Short task ▸ Each record must be reproduced exactly as it is shown.

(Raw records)
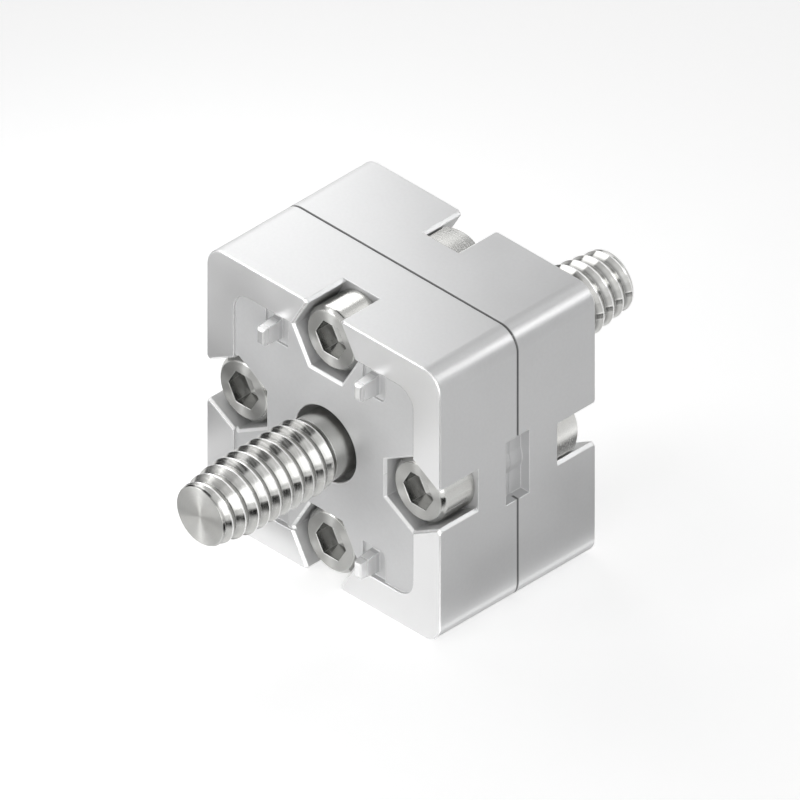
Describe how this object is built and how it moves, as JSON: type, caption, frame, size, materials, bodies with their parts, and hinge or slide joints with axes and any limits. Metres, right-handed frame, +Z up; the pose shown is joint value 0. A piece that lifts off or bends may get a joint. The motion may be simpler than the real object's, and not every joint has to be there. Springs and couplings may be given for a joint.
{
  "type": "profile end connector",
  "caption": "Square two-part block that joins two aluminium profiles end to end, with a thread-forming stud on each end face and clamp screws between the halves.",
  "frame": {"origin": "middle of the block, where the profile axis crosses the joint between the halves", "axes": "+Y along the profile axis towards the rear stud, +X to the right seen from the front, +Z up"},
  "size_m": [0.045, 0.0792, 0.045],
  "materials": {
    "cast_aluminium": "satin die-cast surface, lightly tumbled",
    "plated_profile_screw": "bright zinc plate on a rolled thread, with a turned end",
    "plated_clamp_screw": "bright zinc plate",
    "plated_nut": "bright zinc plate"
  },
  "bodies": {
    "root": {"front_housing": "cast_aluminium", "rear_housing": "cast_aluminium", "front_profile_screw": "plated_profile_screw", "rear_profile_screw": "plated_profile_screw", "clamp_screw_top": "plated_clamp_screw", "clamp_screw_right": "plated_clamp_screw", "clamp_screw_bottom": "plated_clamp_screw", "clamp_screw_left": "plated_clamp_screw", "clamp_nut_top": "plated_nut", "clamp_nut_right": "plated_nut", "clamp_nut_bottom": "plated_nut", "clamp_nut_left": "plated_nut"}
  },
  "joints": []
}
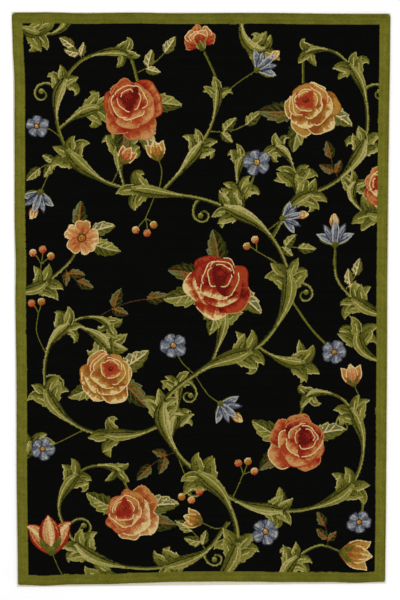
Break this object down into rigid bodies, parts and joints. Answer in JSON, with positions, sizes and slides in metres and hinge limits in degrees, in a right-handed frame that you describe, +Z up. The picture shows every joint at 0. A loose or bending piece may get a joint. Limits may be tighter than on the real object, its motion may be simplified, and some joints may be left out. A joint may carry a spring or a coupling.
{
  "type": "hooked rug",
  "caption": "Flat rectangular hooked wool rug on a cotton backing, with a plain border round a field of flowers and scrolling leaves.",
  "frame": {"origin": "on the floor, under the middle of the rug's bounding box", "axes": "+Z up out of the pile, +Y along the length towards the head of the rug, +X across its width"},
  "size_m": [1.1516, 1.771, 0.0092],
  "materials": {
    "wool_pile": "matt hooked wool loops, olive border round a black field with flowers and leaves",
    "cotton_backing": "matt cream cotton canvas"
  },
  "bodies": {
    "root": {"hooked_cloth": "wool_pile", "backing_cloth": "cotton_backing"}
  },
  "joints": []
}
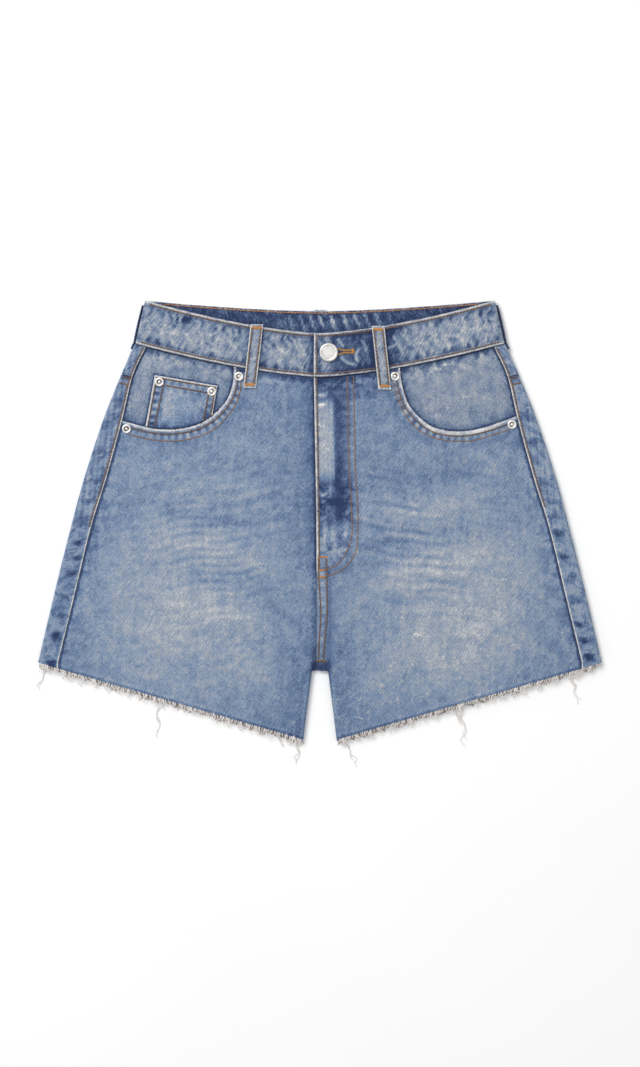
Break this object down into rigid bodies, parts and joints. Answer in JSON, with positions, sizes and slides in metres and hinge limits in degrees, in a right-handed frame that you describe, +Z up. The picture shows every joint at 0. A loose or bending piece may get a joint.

Reply to the task ▸
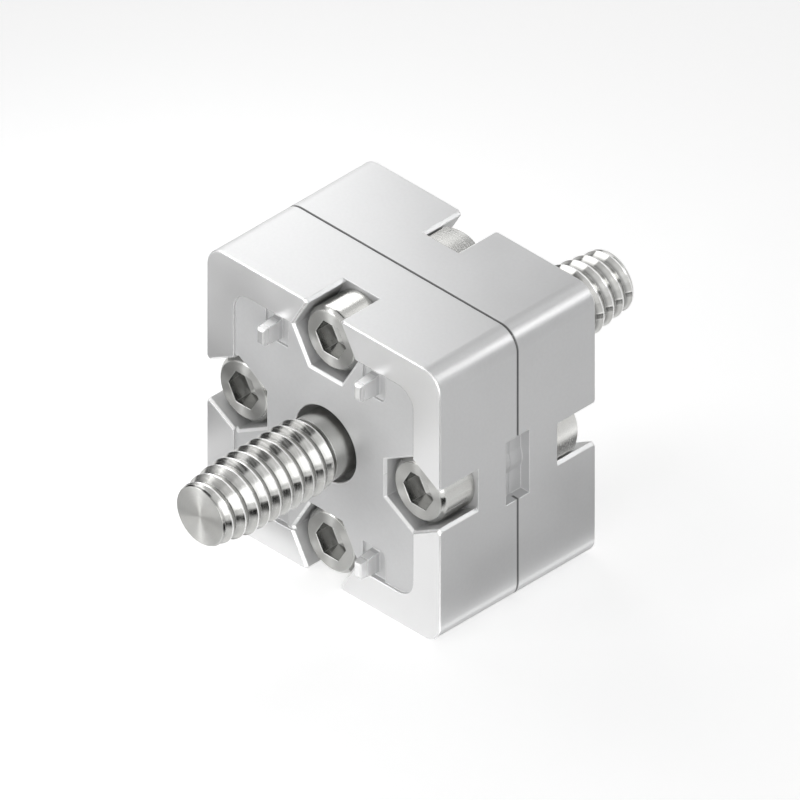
Describe how this object is built and how it moves, as JSON: type, caption, frame, size, materials, bodies with their parts, and hinge or slide joints with axes and any limits. Metres, right-handed frame, +Z up; the pose shown is joint value 0. A piece that lifts off or bends may get a joint. The motion may be simpler than the real object's, and not every joint has to be there. Springs and couplings may be given for a joint.
{
  "type": "profile end connector",
  "caption": "Square two-part block that joins two aluminium profiles end to end, with a thread-forming stud on each end face and clamp screws between the halves.",
  "frame": {"origin": "middle of the block, where the profile axis crosses the joint between the halves", "axes": "+Y along the profile axis towards the rear stud, +X to the right seen from the front, +Z up"},
  "size_m": [0.045, 0.0792, 0.045],
  "materials": {
    "cast_aluminium": "satin die-cast surface, lightly tumbled",
    "plated_profile_screw": "bright zinc plate on a rolled thread, with a turned end",
    "plated_clamp_screw": "bright zinc plate",
    "plated_nut": "bright zinc plate"
  },
  "bodies": {
    "root": {"front_housing": "cast_aluminium", "rear_housing": "cast_aluminium", "front_profile_screw": "plated_profile_screw", "rear_profile_screw": "plated_profile_screw", "clamp_screw_top": "plated_clamp_screw", "clamp_screw_right": "plated_clamp_screw", "clamp_screw_bottom": "plated_clamp_screw", "clamp_screw_left": "plated_clamp_screw", "clamp_nut_top": "plated_nut", "clamp_nut_right": "plated_nut", "clamp_nut_bottom": "plated_nut", "clamp_nut_left": "plated_nut"}
  },
  "joints": []
}
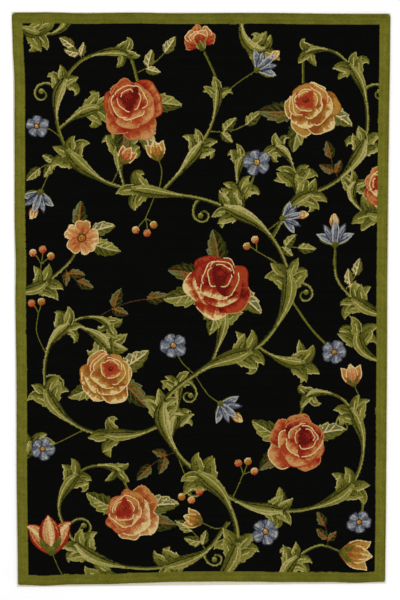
Break this object down into rigid bodies, parts and joints. Answer in JSON, with positions, sizes and slides in metres and hinge limits in degrees, in a right-handed frame that you describe, +Z up. The picture shows every joint at 0. A loose or bending piece may get a joint. Limits may be tighter than on the real object, its motion may be simplified, and some joints may be left out. A joint may carry a spring or a coupling.
{
  "type": "hooked rug",
  "caption": "Flat rectangular hooked wool rug on a cotton backing, with a plain border round a field of flowers and scrolling leaves.",
  "frame": {"origin": "on the floor, under the middle of the rug's bounding box", "axes": "+Z up out of the pile, +Y along the length towards the head of the rug, +X across its width"},
  "size_m": [1.1516, 1.771, 0.0092],
  "materials": {
    "wool_pile": "matt hooked wool loops, olive border round a black field with flowers and leaves",
    "cotton_backing": "matt cream cotton canvas"
  },
  "bodies": {
    "root": {"hooked_cloth": "wool_pile", "backing_cloth": "cotton_backing"}
  },
  "joints": []
}
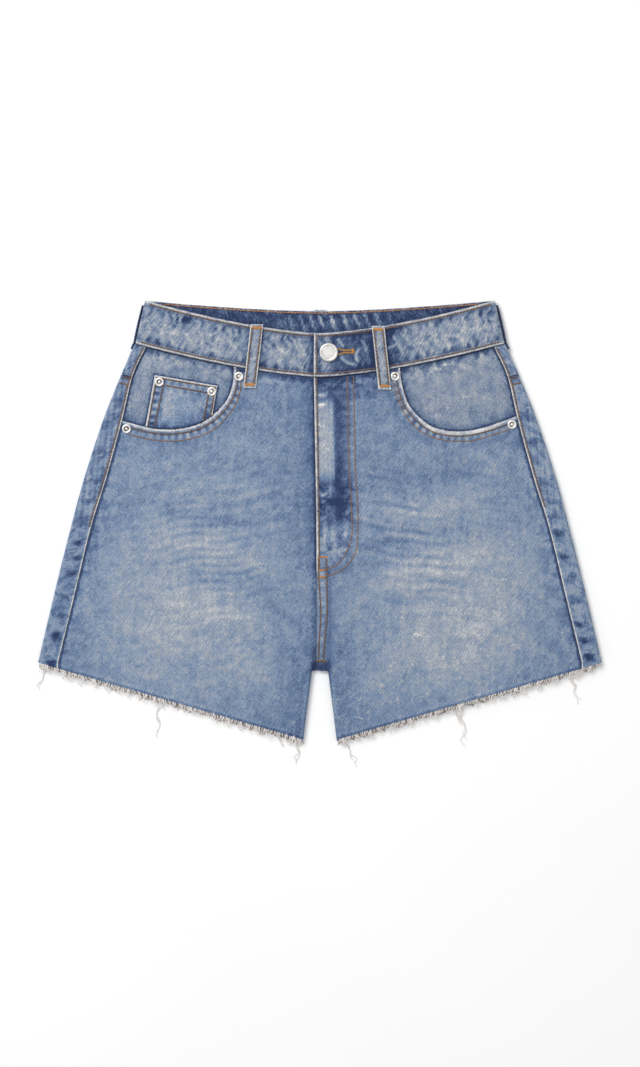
Break this object down into rigid bodies, parts and joints. Answer in JSON, with positions, sizes and slides in metres and hinge limits in degrees, in a right-handed frame that you describe, +Z up. The picture shows every joint at 0. A loose or bending piece may get a joint.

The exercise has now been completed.